The Kenyan High Court has blocked a new charge for national identity cards which had sparked a national outcry.
A petition by surgeon Magare Gikenyi argued that the government introduced the charges in a “capricious and arbitrary manner”.
The petition said the charge meant ID cards were “out of reach of many ordinary citizens”.
The cards had been free but a fee of 1,000 Kenyan shillings ($6; £5) was introduced without any advance notice.
The cost of replacing ID cards has also increased 20-fold to 2,000 shillings.
Kenyans are already struggling with a spiralling cost-of-living crisis, and the introduction, or increase in the cost of various other charges by the government, trying to increase its revenues.
Many Kenyans have complained about paying higher for government services that they believe are already funded by their taxes.
Earlier this year, the opposition led nationwide protests against a series of tax and prices hikes which led to at least 24 deaths.
The revised fees also affect other government-issued documents, such as passports, marriage certificates, work and residence permits and birth and death certificates.
Obtaining or replacing various categories of passports will increase by more than 50%, while the fees for obtaining birth and death certificates have increased by more than four times, reaching 200 shillings.

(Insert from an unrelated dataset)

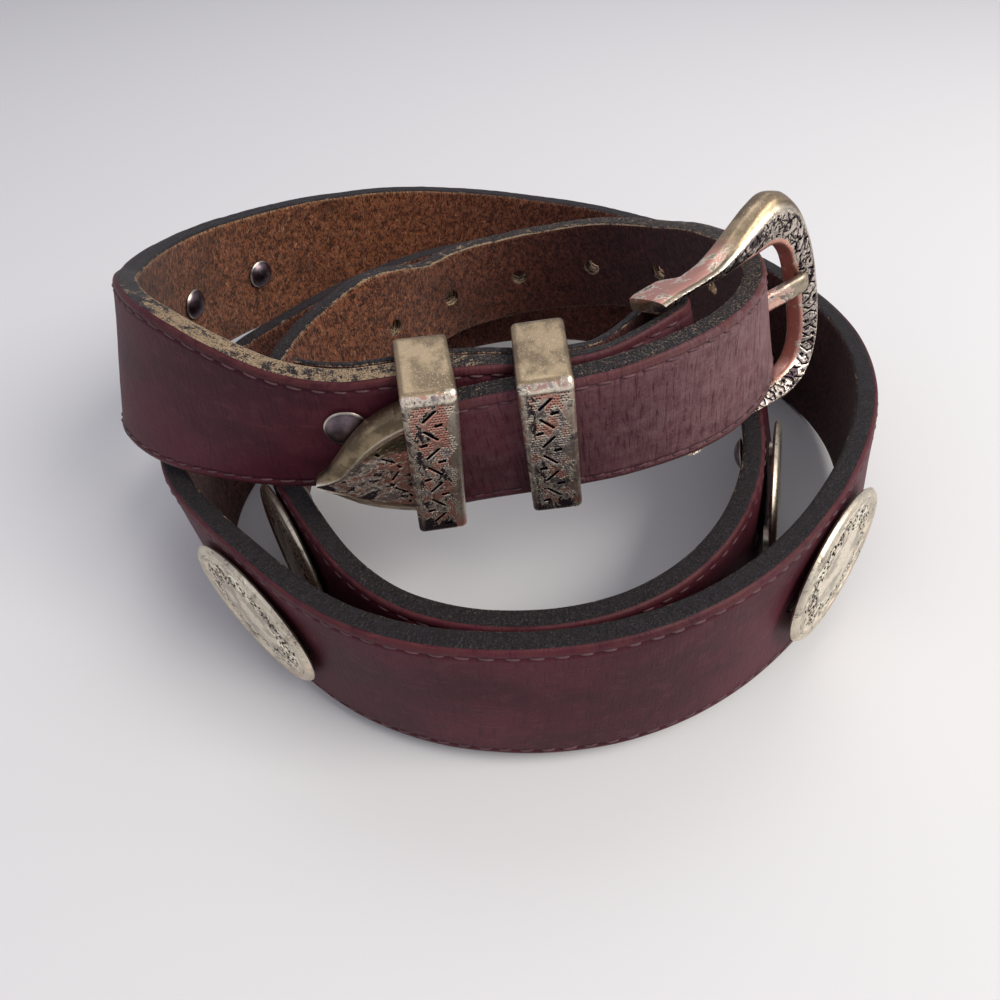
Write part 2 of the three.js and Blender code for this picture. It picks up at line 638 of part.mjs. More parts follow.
// Keeper: a rounded loop of metal round everything that runs through it
function keeperGeometry({ at, skew, spareBelow }) {
  const { middle, travel, across, out } = frameAt(at);
  const tilt = radians(skew);
  const up = across.clone().multiplyScalar(Math.cos(tilt)).addScaledVector(travel, Math.sin(tilt)).normalize();
  const forward = travel.clone().multiplyScalar(Math.cos(tilt)).addScaledVector(across, -Math.sin(tilt)).normalize();
  const bounds = { low: 1e9, high: -1e9, inner: 1e9, outer: -1e9 };
  for (const loops of [strapLoops(), tipLoops()]) {
    for (let i = 0; i < loops.length - 1; i++) {
      for (let j = 0; j < loops[i].length; j++) {
        for (const part of [0, 0.2, 0.4, 0.6, 0.8, 1]) {
          const offset = loops[i][j].clone().lerp(loops[i + 1][j], part).sub(middle);
          const beside = Math.abs(offset.dot(forward)) > KEEPER.width / 2 + 0.6;
          if (beside || Math.abs(offset.dot(up)) > 20 || offset.dot(out) < -15 || offset.dot(out) > 6) continue;
          bounds.low = Math.min(bounds.low, offset.dot(up));
          bounds.high = Math.max(bounds.high, offset.dot(up));
          bounds.inner = Math.min(bounds.inner, offset.dot(out));
          bounds.outer = Math.max(bounds.outer, offset.dot(out));
        }
      }
    }
  }
  const inside = { low: bounds.low - GAP - spareBelow, high: bounds.high + GAP };
  inside.inner = bounds.inner - GAP;
  inside.outer = bounds.outer + GAP;
  const roundedLoop = (grow, corner, at) => {
    const reach = [
      { tallAt: inside.high + grow - corner, outAt: inside.outer + grow - corner },
      { tallAt: inside.low - grow + corner, outAt: inside.outer + grow - corner },
      { tallAt: inside.low - grow + corner, outAt: inside.inner - grow + corner },
      { tallAt: inside.high + grow - corner, outAt: inside.inner - grow + corner },
    ];
    const loop = [];
    reach.forEach(({ tallAt, outAt }, quarter) => {
      for (let i = 0; i <= 3; i++) {
        const turn = (Math.PI / 2) * (quarter + i / 3);
        const tallPart = tallAt + corner * Math.cos(turn);
        const outPart = outAt + corner * Math.sin(turn);
        loop.push(along(middle, [up, tallPart], [out, outPart], [forward, at]));
      }
    });
    return loop;
  };
  const outer = solid(skin([-KEEPER.width / 2, KEEPER.width / 2].map((at) => roundedLoop(KEEPER.wall, KEEPER.corner, at))));
  const inner = solid(skin([-KEEPER.width, KEEPER.width].map((at) => roundedLoop(0, KEEPER.corner - KEEPER.wall, at))));
  return geometryOf(outer.subtract(inner));
}

// Outside of the tip, beveled towards its outer face
function tipLoops() {
  const parts = [0, 0.11, 0.22, 0.32, 0.42, 0.51, 0.6, 0.68, 0.76, 0.84, 0.9, 0.96, 1];
  return parts.map((part) => {
    const s = TIP.from + (TIP.to - TIP.from) * part;
    const { middle, across, out } = frameAt(s);
    const w = tipWidth(s) / 2;
    const bevel = Math.min(1.6, w * 0.55);
    const front = THICKNESS / 2 + 0.3 - 0.9 * between(part, 0.75, 1);
    const back = -THICKNESS / 2 + 0.1 + 0.9 * between(part, 0.6, 1);
    const corners = [
      [w - bevel, front], [w, front - 1.1], [w, back + 0.4], [w - 0.5 * bevel, back],
      [0.5 * bevel - w, back], [-w, back + 0.4], [-w, front - 1.1], [bevel - w, front],
    ];
    return corners.map(([u, n]) => along(middle, [across, u], [out, n]));
  });
}
function tipGeometry() {
  const outside = solid(skin(tipLoops()));
  const stations = [TIP.from - 2, TIP.from, TIP.from + 3, TIP.from + 7, TIP.from + 10, TIP.from + 13, TIP.from + 15.5, STRAP_END + 0.5];
  const pocket = solid(skin(stations.map((s) => {
    const { middle, across, out } = frameAt(s);
    return leatherLoop(middle, across, out, pocketWidth(Math.max(s, TIP.from)), TIP_LEATHER_THICKNESS + 0.6, false);
  })));
  return geometryOf(outside.subtract(pocket));
}

const LEATHER = new THREE.MeshStandardMaterial({ color: 0x46202b, roughness: 0.55, metalness: 0 });
const SILVER = new THREE.MeshStandardMaterial({ color: 0xa8a08c, roughness: 0.32, metalness: 0.9 });
const CREAM_SILVER = new THREE.MeshStandardMaterial({ color: 0xcfcab8, roughness: 0.35, metalness: 0.8 });
const GUNMETAL = new THREE.MeshStandardMaterial({ color: 0x55504e, roughness: 0.35, metalness: 0.9 });

const group = new THREE.Group();
group.name = "western_belt";
function add(name, geometry, material) {
  const mesh = new THREE.Mesh(geometry, material.clone());
  mesh.name = name;
  group.add(mesh);
}

add("strap", strapGeometry(), LEATHER);
add("buckle_frame", buckleGeometry(), SILVER);
add("prong", geometryOf(prong.body), SILVER);
for (const keeper of KEEPERS) add(keeper.name, keeperGeometry(keeper), SILVER);
add("tip", tipGeometry(), SILVER);

CONCHOS.forEach((concho, i) => {
  add(`concho_${i + 1}`, conchoGeometry(concho), CREAM_SILVER);
  ["a", "b"].forEach((letter, j) => {
    const { middle, out } = frameAt(concho.at + (j * 2 - 1) * CONCHO.screwSpread);
    const inward = out.clone().negate();
    const under = concho.screwsUnder ?? SCREW.under;
    const body = screwGeometry(middle, inward, THICKNESS / 2 + under, THICKNESS + under, SCREW.dome);
    add(`screw_${i + 1}${letter}`, geometryOf(body), GUNMETAL);
  });
});

// The fold's screw: domed cap on the outer face, flat post cap behind the folded-back layer
{
  const { middle, across, out } = frameAt(FOLD_SCREW.place);
  middle.addScaledVector(across, FOLD_SCREW.above);
  const front = thicknessAt(FOLD_SCREW.place) / 2 + GAP + 0.2;
  const depth = front + foldOffset(FOLD_SCREW.place) + foldThickness(FOLD_SCREW.place) / 2 + GAP + 0.1;
  const body = screwGeometry(middle, out, front, depth, FOLD_SCREW.dome);
  const behind = along(middle, [out, front - depth - 0.4]);
  add("fold_screw", geometryOf(body.add(solid(cylinder(behind, out, 3.4, 0.8, 10)))), GUNMETAL);
}

// The middle of the box that holds it all goes over the origin, its underside on the floor
const box = new THREE.Box3().setFromObject(group);
const centre = box.getCenter(v3(0, 0, 0));
for (const mesh of group.children) mesh.geometry.translate(-centre.x, -centre.y, -box.min.z);

export default group;
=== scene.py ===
"""Looks of a fastened western belt lying in a loose coil: stitched oxblood leather with a suede inside,
an engraved and worn buckle set, oval conchos and domed screw caps. Sizes below are in millimetres
unless a property says otherwise; meshes are made in metres in the shared frame."""

from collections import namedtuple
import math

import bpy
import numpy as np
from bpy.props import FloatProperty, FloatVectorProperty, PointerProperty
from mathutils import Matrix, Vector
from mathutils.kdtree import KDTree


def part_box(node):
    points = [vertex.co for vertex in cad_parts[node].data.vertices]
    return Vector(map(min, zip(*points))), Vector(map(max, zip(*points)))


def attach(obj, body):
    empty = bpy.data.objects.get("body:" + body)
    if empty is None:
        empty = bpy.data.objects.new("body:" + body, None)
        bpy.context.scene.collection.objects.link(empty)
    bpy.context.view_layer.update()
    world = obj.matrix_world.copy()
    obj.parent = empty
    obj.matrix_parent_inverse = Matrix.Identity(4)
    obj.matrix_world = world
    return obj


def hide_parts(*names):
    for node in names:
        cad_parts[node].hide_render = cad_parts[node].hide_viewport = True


bl_info = {
    "name": "Western belt looks",
    "version": (1, 0, 0),
    "blender": (4, 5, 0),
    "location": "View3D > Sidebar > Belt",
    "description": "Detailed leather, engraved metal and stage for a coiled western belt",
    "category": "Object",
}

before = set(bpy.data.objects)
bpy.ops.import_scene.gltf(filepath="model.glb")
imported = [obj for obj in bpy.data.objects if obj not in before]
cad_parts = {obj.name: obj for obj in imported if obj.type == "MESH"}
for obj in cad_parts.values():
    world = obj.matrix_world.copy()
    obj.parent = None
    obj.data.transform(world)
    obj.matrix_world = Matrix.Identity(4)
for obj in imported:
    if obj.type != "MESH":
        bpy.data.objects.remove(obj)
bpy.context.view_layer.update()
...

The government has also hiked the cost of acquiring citizenship or residence, including doubling the amount payable for children born to Kenyan citizens abroad to acquire permanent residence in Kenya to one million shillings.
The substantial and abrupt increases have raised concerns that they could create barriers for poorer Kenyans to access government services or participate in processes that require government documents, such as voting and marriage.
“Jokes aside, paying for an ID excludes a group of people from voter registration hence a huge hindrance to the realization of the right to vote,” one Kenyan said on the social platform X.
According to the World Bank, 27% of Kenyans live under the poverty line, spending less than $2.15 a day.
Some politicians have also criticised the price hikes, while some government officials have disputed them.
Roseline Njogu, who heads the department of diaspora affairs, said the price hike in the permanent residence fees for children of Kenyan citizens born abroad “were entered in error” and will be rectified.
Since coming to power in September last year, President Ruto’s government has increased taxes on necessities like fuel, as well as charges on several services offered by the government, such as entry to national parks.
Last week, the revenue authorities introduced a new directive to tax personal or household items worth $500 (£400) and above from visiting tourists and citizens returning to the country – another measure widely condemned.
President Ruto has not commented on the increases, but in his first state of the nation address on Thursday, he said that the government has had to make choices that were “not easy but necessary” to save Kenya from what he described as an unsustainable debt burden.